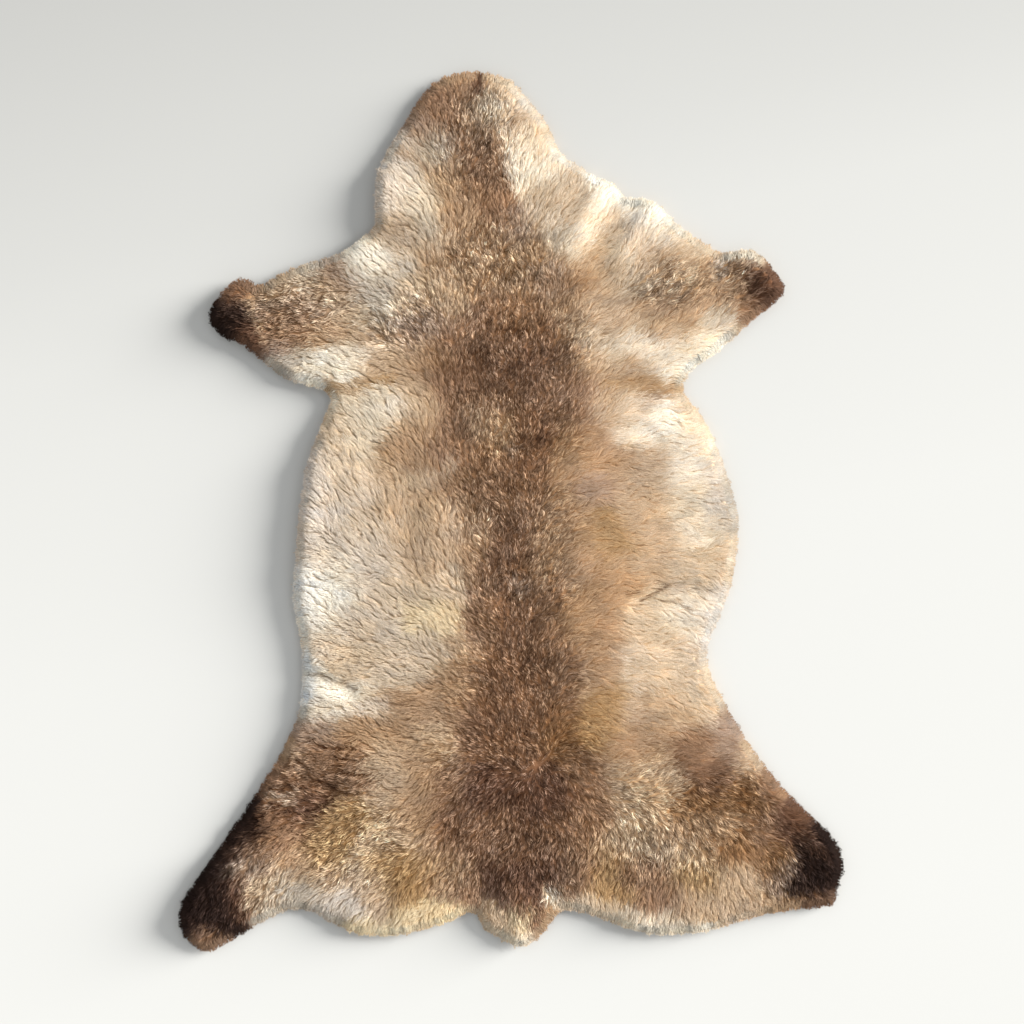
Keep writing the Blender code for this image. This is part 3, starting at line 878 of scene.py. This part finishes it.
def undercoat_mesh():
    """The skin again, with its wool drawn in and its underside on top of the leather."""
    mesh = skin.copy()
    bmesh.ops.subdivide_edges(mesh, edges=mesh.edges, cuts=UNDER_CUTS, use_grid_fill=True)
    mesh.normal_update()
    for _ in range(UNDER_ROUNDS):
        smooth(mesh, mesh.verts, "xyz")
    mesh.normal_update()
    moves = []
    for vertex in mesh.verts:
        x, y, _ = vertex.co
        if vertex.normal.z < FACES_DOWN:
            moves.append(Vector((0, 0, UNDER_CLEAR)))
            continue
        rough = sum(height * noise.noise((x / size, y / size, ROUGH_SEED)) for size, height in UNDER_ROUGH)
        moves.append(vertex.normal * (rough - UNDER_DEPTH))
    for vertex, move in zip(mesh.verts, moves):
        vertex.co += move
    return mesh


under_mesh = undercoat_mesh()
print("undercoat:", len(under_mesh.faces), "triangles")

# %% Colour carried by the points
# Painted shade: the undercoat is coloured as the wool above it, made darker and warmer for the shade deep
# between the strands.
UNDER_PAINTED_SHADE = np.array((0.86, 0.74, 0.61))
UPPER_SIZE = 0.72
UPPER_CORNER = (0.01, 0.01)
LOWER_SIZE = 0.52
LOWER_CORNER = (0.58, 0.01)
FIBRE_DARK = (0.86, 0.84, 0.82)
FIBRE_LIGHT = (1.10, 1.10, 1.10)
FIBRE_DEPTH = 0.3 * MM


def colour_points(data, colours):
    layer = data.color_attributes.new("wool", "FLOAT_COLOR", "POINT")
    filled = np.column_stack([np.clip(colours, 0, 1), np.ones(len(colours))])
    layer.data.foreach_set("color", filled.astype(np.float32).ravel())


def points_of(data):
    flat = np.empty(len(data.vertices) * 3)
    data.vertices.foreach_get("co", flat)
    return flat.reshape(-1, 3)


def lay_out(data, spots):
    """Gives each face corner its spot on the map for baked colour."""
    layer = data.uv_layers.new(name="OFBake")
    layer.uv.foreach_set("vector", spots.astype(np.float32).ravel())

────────

What you need to do>
Print all of the data exactly as it was given.

Output for this task>
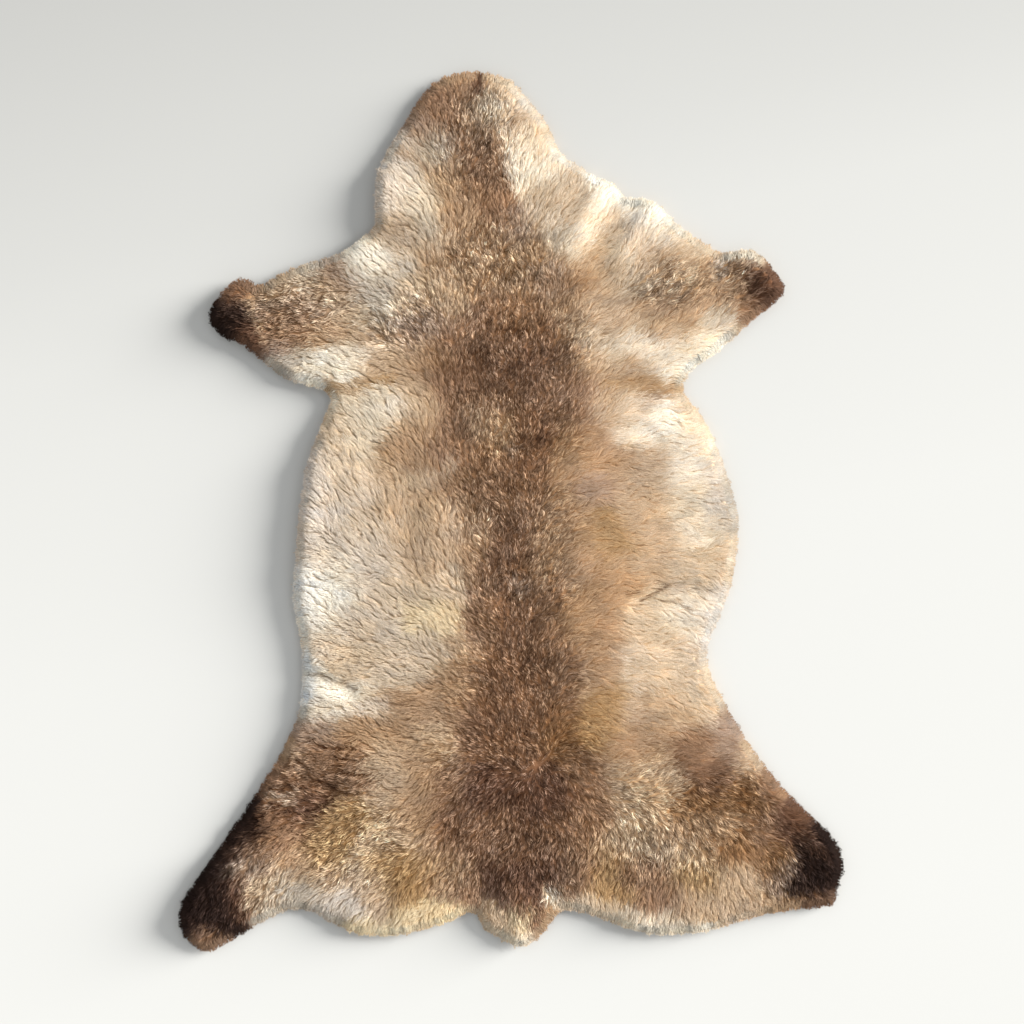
Keep writing the Blender code for this image. This is part 3, starting at line 878 of scene.py. This part finishes it.
def undercoat_mesh():
    """The skin again, with its wool drawn in and its underside on top of the leather."""
    mesh = skin.copy()
    bmesh.ops.subdivide_edges(mesh, edges=mesh.edges, cuts=UNDER_CUTS, use_grid_fill=True)
    mesh.normal_update()
    for _ in range(UNDER_ROUNDS):
        smooth(mesh, mesh.verts, "xyz")
    mesh.normal_update()
    moves = []
    for vertex in mesh.verts:
        x, y, _ = vertex.co
        if vertex.normal.z < FACES_DOWN:
            moves.append(Vector((0, 0, UNDER_CLEAR)))
            continue
        rough = sum(height * noise.noise((x / size, y / size, ROUGH_SEED)) for size, height in UNDER_ROUGH)
        moves.append(vertex.normal * (rough - UNDER_DEPTH))
    for vertex, move in zip(mesh.verts, moves):
        vertex.co += move
    return mesh


under_mesh = undercoat_mesh()
print("undercoat:", len(under_mesh.faces), "triangles")

# %% Colour carried by the points
# Painted shade: the undercoat is coloured as the wool above it, made darker and warmer for the shade deep
# between the strands.
UNDER_PAINTED_SHADE = np.array((0.86, 0.74, 0.61))
UPPER_SIZE = 0.72
UPPER_CORNER = (0.01, 0.01)
LOWER_SIZE = 0.52
LOWER_CORNER = (0.58, 0.01)
FIBRE_DARK = (0.86, 0.84, 0.82)
FIBRE_LIGHT = (1.10, 1.10, 1.10)
FIBRE_DEPTH = 0.3 * MM


def colour_points(data, colours):
    layer = data.color_attributes.new("wool", "FLOAT_COLOR", "POINT")
    filled = np.column_stack([np.clip(colours, 0, 1), np.ones(len(colours))])
    layer.data.foreach_set("color", filled.astype(np.float32).ravel())


def points_of(data):
    flat = np.empty(len(data.vertices) * 3)
    data.vertices.foreach_get("co", flat)
    return flat.reshape(-1, 3)


def lay_out(data, spots):
    """Gives each face corner its spot on the map for baked colour."""
    layer = data.uv_layers.new(name="OFBake")
    layer.uv.foreach_set("vector", spots.astype(np.float32).ravel())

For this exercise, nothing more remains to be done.